Der spezifische Rahmen schließt sich daran an, Stifter selbst hebt die Arbeit am Text und das intensive Quellenstudium hervor, um am „Körper des Mittelalters“ zu feilen. Dabei benutzte er vor allem zeitgenössische Geschichtsschreibung und mittelalterliche Dichtung, also wenig mittelalterliche Historiographie. Er versuchte also schon, sehr genau die dargestellte Epoche wiederzugeben, bediente sich dabei aber auch eines fiktionalen Anteils. Nun ist aber der entscheidende Punkt, dass sich bei ihm die Geschichte gleichsam von selbst schreiben soll. Immer wieder revidiert er seinen Text, um einen ganz neutralen Stil ohne Bewertungen zu kreieren. Der Text redet aus seinen Dokumenten heraus und es obliegt den Leser:innen, die Handlung einzuordnen, zu bewerten und überhaupt erst zu verstehen.

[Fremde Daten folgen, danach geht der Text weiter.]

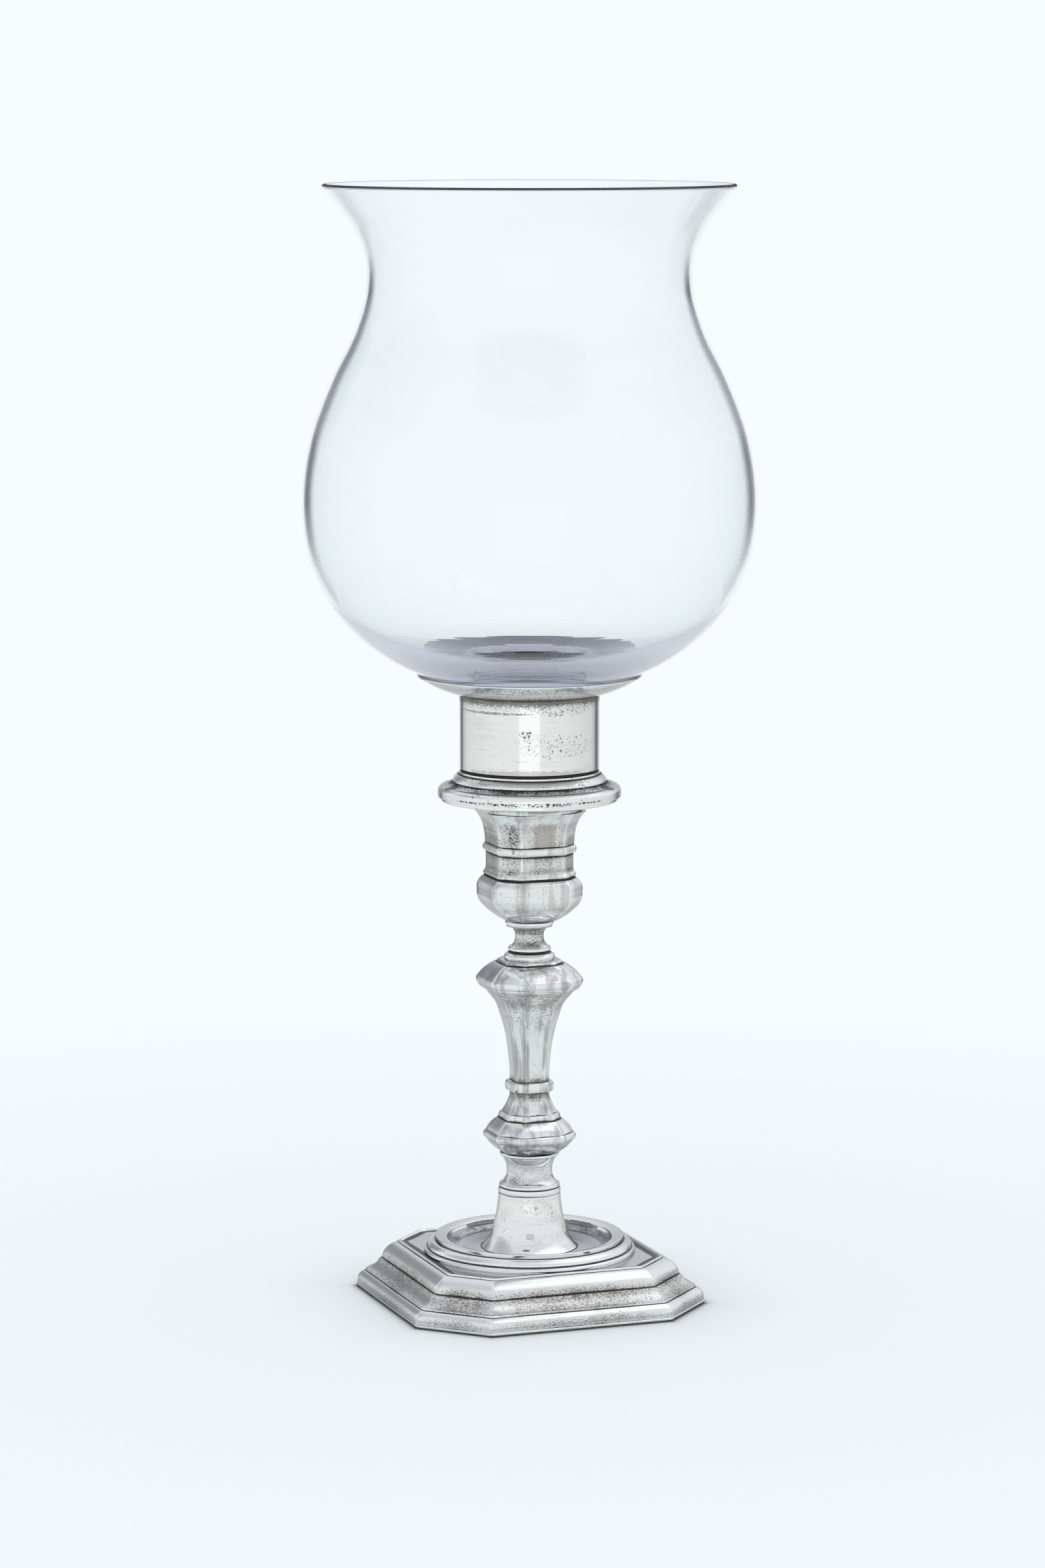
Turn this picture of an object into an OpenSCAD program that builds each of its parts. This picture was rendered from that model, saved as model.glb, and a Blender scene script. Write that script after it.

Auffällig an dem Roman ist die stete, fast schon litaneiartige Wiederholung von Sätzen, die wörtliche Nacherzählung von Berichten und Begebenheiten, die identische Wiederholung von Passagen. Das hat mehrere Effekte: Zum ersten signalisiert es Genauigkeit, ein lückenloses Dokumentieren, wenn das eigentlich Redundante wiederholt wird. Durch diese Wiederholung erhält das Gesagte aber eine Bedeutungsaufwertung. Dies betrifft einerseits die Darstellung der mittelalterlichen Hofgesellschaft und der Hofformalitäten und der Ritualisierungen. Es stellt das politische Agieren und den politischen Raum aus. Es ist aus politischer Sicht wichtig, dass jede Partei die Gelegenheit erhält, alles zu sagen, was sie will, sich dabei aber auch an Regeln hält, bei denen nicht alle gleich viel sagen dürfen. Jede Aussage bietet dadurch aber die Möglichkeit zur Distinktion, also der Unterscheidung durch Details in der Nacherzählung, durch Bewertungen und strategisches Handeln, das sich darin ausdrückt. Man sieht dies beispielsweise auch an der Kleidung, die hervorgehoben wird und wo jede Hutfeder ein Abgrenzungszeichen darstellt. In dieser Klammer von Aussagewiederholung und -variation erzeugt der Text aber genau eine Multiperspektivität und ein neutrales Erzählen, das die Geschichte zum Sprechen bringt.